**SET PROBLEM**
Select lines where the word "scene" appears.

**DATA EXTRACT**
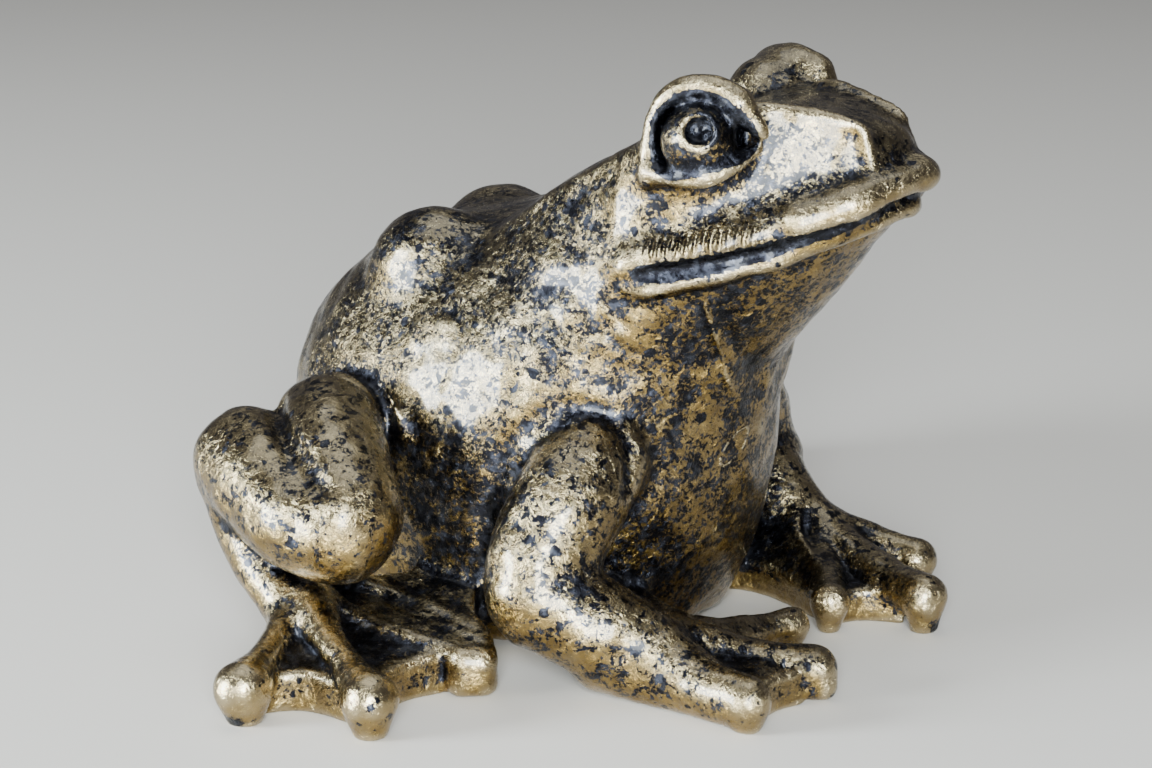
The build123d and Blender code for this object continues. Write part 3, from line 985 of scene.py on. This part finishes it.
def antique_gold():
    """Gold coat rubbed back over a blue-black patina, which stays in pits and creases. The gold carries
    painted reflection, warmer on what faces down and paler on what faces up, and the mouth, pupils and eye
    sockets carry painted shade.
    """
    paint = Paint("antique_gold")
    shader = paint.shader
    texture, crevice = paint.attribute("texture"), paint.attribute("crevice")
    hollow, patina_and_painted_shade, ribs = paint.attribute("hollow"), paint.attribute("patina_and_painted_shade"), paint.attribute("ribs")
    limb = paint.attribute("limb")

    # Patina shows where this adds up to enough: fine ragged grain, in clusters, round pits, and creases,
    # with painted shade added in the mouth, pupils and eye sockets.
    ragged = paint.wobbled(1.5, 1.1)
    large_pits = pits(paint, 3.4, ragged, 0.42, 0.40)
    small_pits = pits(paint, 1.7, ragged, 0.40, 0.42)
    grain = paint.noise(0.95, 5.0, 0.72, 0.4, ragged)
    streaks = paint.noise(2.6, 4.0, 0.6, 0.3, paint.stretched(ragged, 0.55, 1.0, 1.25))
    clusters = paint.noise(7.5, 3.0, 0.6)
    weights = (
        (streaks, 0.50), (clusters, 0.45), (large_pits, 0.26), (small_pits, 0.14), (texture, 0.16),
        (crevice, 0.90), (hollow, 0.36), (patina_and_painted_shade, 1.0),
    )
    amount = grain
    for part, weight in weights:
        amount = paint.maths("ADD", amount, paint.maths("MULTIPLY", part, weight))
    blotches = paint.step(paint.noise(2.3, 5.0, 0.66, 0.4, ragged), 0.52, 0.59, 0.0, 0.23)
    amount = paint.maths("ADD", amount, paint.maths("MULTIPLY", blotches, limb))
    patina = paint.step(amount, PATINA_STARTS, PATINA_STARTS + 0.09)
    scars = [scratched_oval(paint, *scratch) for scratch in (CHEST_SCRATCH, SHANK_SCAR)]
    scars = paint.maths("MAXIMUM", *scars)

    tone = paint.noise(4.0, 4.0, 0.6)
    # Painted reflection: what faces down gets the warm tone, as if lit by the floor, and what faces up gets
    # the pale tone, as if reflecting window and sky. On the limbs the upward tone is lighter still.
    downward_reflection = paint.blend(paint.step(tone, 0.35, 0.65), *DOWNWARD_PAINTED_REFLECTION_GOLD)
    upward_reflection = paint.blend(paint.step(tone, 0.35, 0.65), *UPWARD_PAINTED_REFLECTION_GOLD)
    upward_reflection = paint.blend(paint.maths("MULTIPLY", limb, 0.40), upward_reflection, LIMB_GOLD)
    gold_and_painted_reflection = paint.blend(paint.step(paint.up(), -0.25, 0.55), downward_reflection, upward_reflection)
    gold_and_painted_reflection = paint.blend(paint.step(crevice, 0.47, 0.36), gold_and_painted_reflection, RUBBED_GOLD)
    dark = paint.blend(paint.step(paint.noise(2.2, 3.0), 0.45, 0.62), *PATINA)

    coloured = paint.blend(patina, gold_and_painted_reflection, dark)
    paint.feed(shader.inputs["Base Color"], paint.blend(scars, coloured, RUBBED_GOLD))
    shader.inputs["Metallic"].default_value = 1.0
    scuffed = paint.noise(1.3, 4.0, 0.65)
    rough = paint.step(scuffed, 0.3, 0.7, 0.15, 0.31)
    rough = paint.maths("ADD", rough, paint.maths("MULTIPLY", patina, 0.08))
    paint.feed(shader.inputs["Roughness"], rough)
    paint.feed(shader.inputs["Coat Weight"], paint.step(patina, 0.2, 0.9, 0.48, 0.20))
    shader.inputs["Coat Roughness"].default_value = 0.13

    leafing = paint.noise(2.6, 5.0, 0.62, 0.8, ragged)
    surface = paint.bump(paint.maths("MULTIPLY", leafing, paint.step(texture, 0.2, 1.0, 0.35, 1.0)), 0.65)
    surface = paint.bump(paint.maths("MULTIPLY", patina, -1.0), 0.16, surface)
    surface = paint.bump(scuffed, 0.08, surface)
    surface = paint.bump(paint.maths("MULTIPLY", paint.noise(0.7, 3.0, 0.6), patina), 0.14, surface)
    surface = paint.bump(scars, 0.35, surface)
    across = paint.node("ShaderNodeTexWave", wave_type="BANDS", bands_direction="X")
    paint.feed(across.inputs["Vector"], paint.wobbled(4.0, 1.0))
    paint.feed(across.inputs["Scale"], RIB_WAVES_PER_METRE)
    surface = paint.bump(paint.maths("MULTIPLY", across.outputs["Fac"], ribs), 1.1, surface)
    paint.feed(shader.inputs["Normal"], surface)
    return paint.material


mesh.materials.append(antique_gold())


def backing_board():
    """Black fibre board with a faint mottle and scuffed high spots."""
    paint = Paint("backing_board")
    fibres = paint.noise(1.8, 5.0, 0.6, 0.0, paint.stretched(paint.place, 1.0, 3.0, 1.0))
    dust = paint.noise(9.0, 4.0, 0.6)
    board = paint.blend(paint.step(fibres, 0.35, 0.70), (0.012, 0.012, 0.013, 1), (0.030, 0.029, 0.028, 1))
    dusty = paint.blend(paint.step(dust, 0.55, 0.75, 0.0, 0.35), board, (0.09, 0.085, 0.08, 1))
    paint.feed(paint.shader.inputs["Base Color"], dusty)
    paint.feed(paint.shader.inputs["Roughness"], paint.step(fibres, 0.3, 0.7, 0.62, 0.82))
    paint.feed(paint.shader.inputs["Normal"], paint.bump(fibres, 0.12))
    return paint.material


def felt():
    """Dark green wool felt."""
    paint = Paint("felt")
    wool = paint.noise(0.7, 6.0, 0.7, 1.2)
    tufts = paint.noise(3.0, 4.0, 0.6, 0.5)
    green = paint.blend(paint.step(wool, 0.35, 0.65), (0.012, 0.030, 0.018, 1), (0.045, 0.085, 0.050, 1))
    tufted = paint.blend(paint.step(tufts, 0.5, 0.8, 0.0, 0.4), green, (0.07, 0.11, 0.07, 1))
    paint.feed(paint.shader.inputs["Base Color"], tufted)
    paint.feed(paint.shader.inputs["Roughness"], paint.step(wool, 0.2, 0.8, 0.88, 0.98))
    paint.shader.inputs["Sheen Weight"].default_value = 0.5
    paint.feed(paint.shader.inputs["Normal"], paint.bump(wool, 0.35))
    return paint.material


def painted(node, material):
    """Gives a carried-over CAD node a material of its own, in its object's slot."""
    node.material_slots[0].link = "OBJECT"
    node.material_slots[0].material = material


painted(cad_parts["base_plate"], backing_board())
pad_felt = felt()
for corner in ("front_left", "front_right", "rear_left", "rear_right"):
    painted(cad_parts["felt_pad_" + corner], pad_felt)


# ---- floor, light and camera ----

def direction(azimuth, elevation):
    """Unit vector out from the frog. Azimuth 0 is its right side and 90 its front."""
    a, e = radians(azimuth), radians(elevation)
    return Vector((sin(a) * cos(e), -cos(a) * cos(e), sin(e)))


def area_light(name, azimuth, elevation, distance, size, power, colour):
    """Soft lamp that shines at the middle of the frog."""
    data = bpy.data.lights.new(name, "AREA")
    data.shape = "RECTANGLE"
    data.size, data.size_y = size
    data.energy, data.color = power, colour
    lamp = bpy.data.objects.new(name, data)
    back = direction(azimuth, elevation)
    lamp.location = centre + back * distance
    lamp.rotation_euler = back.to_track_quat("Z", "Y").to_euler()
    bpy.context.collection.objects.link(lamp)


low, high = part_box(CASTING)
centre = (low + high) / 2
area_light("window", -41, 6, 1.2, (0.42, 0.60), 60.0, (0.82, 0.92, 1.0))
area_light("doorway", 30, 12, 1.2, (0.42, 0.70), 60.0, (0.84, 0.93, 1.0))
area_light("ceiling", -90, 84, 1.3, (1.2, 1.2), 9.5, (0.88, 0.94, 1.0))

world = bpy.data.worlds.new("studio")
world.use_nodes = True
world.node_tree.nodes["Background"].inputs["Color"].default_value = (0.54, 0.52, 0.54, 1)
world.node_tree.nodes["Background"].inputs["Strength"].default_value = 0.26
bpy.context.scene.world = world

floor_mesh = bpy.data.meshes.new("floor")
floor_mesh.from_pydata([(-3, -3, 0), (3, -3, 0), (3, 3, 0), (-3, 3, 0)], [], [(0, 1, 2, 3)])
floor = bpy.data.objects.new("floor", floor_mesh)
floor.location.z = low.z
bpy.context.collection.objects.link(floor)
floor_paint = bpy.data.materials.new("floor_paint")
floor_paint.use_nodes = True
floor_shader = floor_paint.node_tree.nodes["Principled BSDF"]
floor_shader.inputs["Base Color"].default_value = (0.62, 0.58, 0.52, 1)
floor_shader.inputs["Roughness"].default_value = 0.6
floor_mesh.materials.append(floor_paint)

VIEW_AZIMUTH, VIEW_ELEVATION = 29.6, 15.77
VIEW_DISTANCE = 0.6761
VIEW_TARGET = Vector((-0.00966, 0, 0.05194))
SENSOR, LENS = 36.0, 90.625
camera_data = bpy.data.cameras.new("camera")
camera_data.sensor_width, camera_data.lens = SENSOR, LENS
camera = bpy.data.objects.new("camera", camera_data)
back = direction(VIEW_AZIMUTH, VIEW_ELEVATION)
camera.location = VIEW_TARGET + back * VIEW_DISTANCE
camera.rotation_euler = back.to_track_quat("Z", "Y").to_euler()
bpy.context.collection.objects.link(camera)
bpy.context.scene.camera = camera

**RESPONSE TO THE TASK**
The build123d and Blender code for this object continues. Write part 3, from line 985 of scene.py on. This part finishes it.
bpy.context.scene.world = world
bpy.context.scene.camera = camera